══ RECORDED INFORMATION
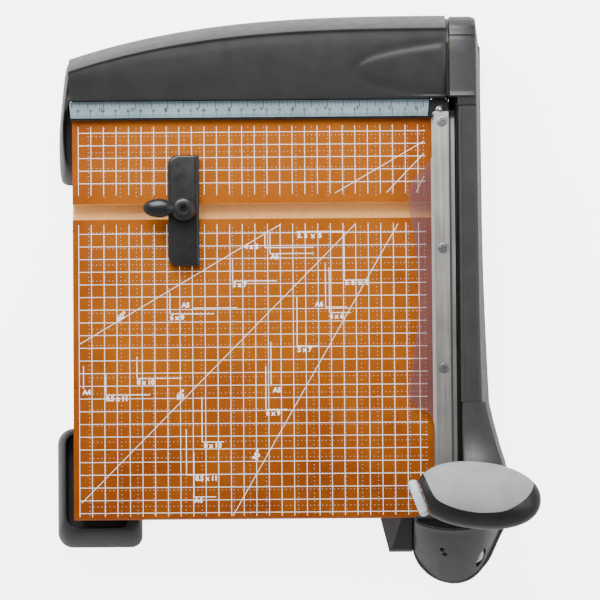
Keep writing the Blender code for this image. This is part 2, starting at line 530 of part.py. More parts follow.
def paper_guide():
    """The sliding guide, its T-nut and stud in the groove, and the clamp knob with its wing."""
    low_x, high_x = GUIDE_X - GUIDE_WIDTH / 2, GUIDE_X + GUIDE_WIDTH / 2
    front, rear = GUIDE_Y - GUIDE_LENGTH / 2, GUIDE_Y + GUIDE_LENGTH / 2
    plan = rounded(low_x, high_x, front, rear, (8, 1, 1, 8))
    rail = prism("guide_rail", plan, BOARD_TOP + 0.4, 51.5, BLACK)
    drill(rail, [(GUIDE_X, GUIDE_Y)], 3.5, 40, 55)
    half = TEE_WIDTH / 2 - 0.6
    box("guide_nut", (GUIDE_X - 11, GROOVE_Y - half, 34.2), (GUIDE_X + 11, GROOVE_Y + half, 37.6), ZINC)
    cylinder("guide_stud", (GUIDE_X, GUIDE_Y, 37.9), 3.0, 17.0, ZINC)
    profile = [(0, 9.5), (7.5, 9.5), (9.8, 7.5), (9.8, 0.0), (3.4, 0.0), (3.4, 3.6), (0, 3.6)]
    knob = turned("clamp_knob", profile, (GUIDE_X, GUIDE_Y, KNOB_BOTTOM), BLACK, sides=28)
    bm = bmesh.new()
    wing = Matrix.Translation((-19.0, 1.0, 7.0)) @ Matrix.Diagonal((13.0, 7.4, 5.2, 1.0))
    bmesh.ops.create_uvsphere(bm, u_segments=20, v_segments=10, radius=1.0, matrix=wing)
    lobe = finish_mesh(bm, "knob_wing", BLACK, cutters)
    lobe.location = Vector((GUIDE_X, GUIDE_Y, KNOB_BOTTOM)) * MM
    boolean(knob, lobe, "UNION")


board_and_knife()
fence_and_ruler()
head_cover()
feet()
pod()
guard()
hinge()
arm()
handle()
paper_guide()
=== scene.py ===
"""Looks for the guillotine paper cutter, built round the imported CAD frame."""
import json
import math

import bmesh
import bpy
from mathutils import Euler, Matrix, Vector


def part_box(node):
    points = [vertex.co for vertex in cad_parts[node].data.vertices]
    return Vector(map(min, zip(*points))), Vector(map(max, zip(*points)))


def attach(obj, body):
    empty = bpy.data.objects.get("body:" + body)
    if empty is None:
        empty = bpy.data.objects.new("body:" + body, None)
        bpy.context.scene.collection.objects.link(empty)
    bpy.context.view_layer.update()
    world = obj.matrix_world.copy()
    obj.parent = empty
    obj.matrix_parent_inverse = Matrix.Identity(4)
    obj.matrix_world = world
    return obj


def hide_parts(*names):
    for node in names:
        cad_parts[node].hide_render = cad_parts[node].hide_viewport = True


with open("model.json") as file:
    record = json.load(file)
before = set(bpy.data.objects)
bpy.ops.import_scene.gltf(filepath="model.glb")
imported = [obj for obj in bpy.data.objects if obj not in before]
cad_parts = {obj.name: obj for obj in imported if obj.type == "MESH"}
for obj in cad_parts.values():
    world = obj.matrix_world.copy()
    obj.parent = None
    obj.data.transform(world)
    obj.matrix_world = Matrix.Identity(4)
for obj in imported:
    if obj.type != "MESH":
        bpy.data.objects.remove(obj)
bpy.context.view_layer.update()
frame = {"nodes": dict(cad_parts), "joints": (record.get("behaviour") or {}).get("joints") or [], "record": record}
MM = 0.001

# ---- Places, in mm, read from the frame ----


def span(node):
    """A CAD node's lowest and highest corners in mm."""
    low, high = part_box(node)
    return [v / MM for v in low], [v / MM for v in high]


BOARD_LOW, BOARD_HIGH = span("work_board")
FENCE_LOW = span("fence_bar")[0]
RULER_LOW, RULER_HIGH = span("ruler_strip")
KNIFE_LOW, KNIFE_HIGH = span("bed_knife")
HEAD_LOW, HEAD_HIGH = span("rear_head_cover")
HUB_LOW, HUB_HIGH = span("arm_head_cover")
ARM_LOW, ARM_HIGH = span("arm_cover")
BAR_LOW = span("guard_bar")[0]
POD_LOW, POD_HIGH = span("pod_shell")
BASE_HIGH = span("pod_base")[1]
RAIL_LOW, RAIL_HIGH = span("guide_rail")
KNOB_LOW, KNOB_HIGH = span("clamp_knob")
FOOT_LOW, FOOT_HIGH = span("front_left_foot")
CUT_X, TOP = KNIFE_HIGH[0], BOARD_HIGH[2]
ZERO_Y = FENCE_LOW[1] + 0.4            # the print counts forward from here, and left from CUT_X
ROW = 10.11                             # printed row spacing
INCH = 25.4
NODES = frame["nodes"]
JOINTS = {joint["name"]: joint for joint in frame["joints"]}

# ---- Materials ----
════
# PROBLEM STATEMENT:
Extract, word for word, the line containing "obj.matrix_parent_inverse = Matrix.Identity(4)", the line containing "return [v /", and every line between them.

# EXERCISE RESULT:
    obj.matrix_parent_inverse = Matrix.Identity(4)
    obj.matrix_world = world
    return obj


def hide_parts(*names):
    for node in names:
        cad_parts[node].hide_render = cad_parts[node].hide_viewport = True


with open("model.json") as file:
    record = json.load(file)
before = set(bpy.data.objects)
bpy.ops.import_scene.gltf(filepath="model.glb")
imported = [obj for obj in bpy.data.objects if obj not in before]
cad_parts = {obj.name: obj for obj in imported if obj.type == "MESH"}
for obj in cad_parts.values():
    world = obj.matrix_world.copy()
    obj.parent = None
    obj.data.transform(world)
    obj.matrix_world = Matrix.Identity(4)
for obj in imported:
    if obj.type != "MESH":
        bpy.data.objects.remove(obj)
bpy.context.view_layer.update()
frame = {"nodes": dict(cad_parts), "joints": (record.get("behaviour") or {}).get("joints") or [], "record": record}
MM = 0.001

# ---- Places, in mm, read from the frame ----


def span(node):
    """A CAD node's lowest and highest corners in mm."""
    low, high = part_box(node)
    return [v / MM for v in low], [v / MM for v in high]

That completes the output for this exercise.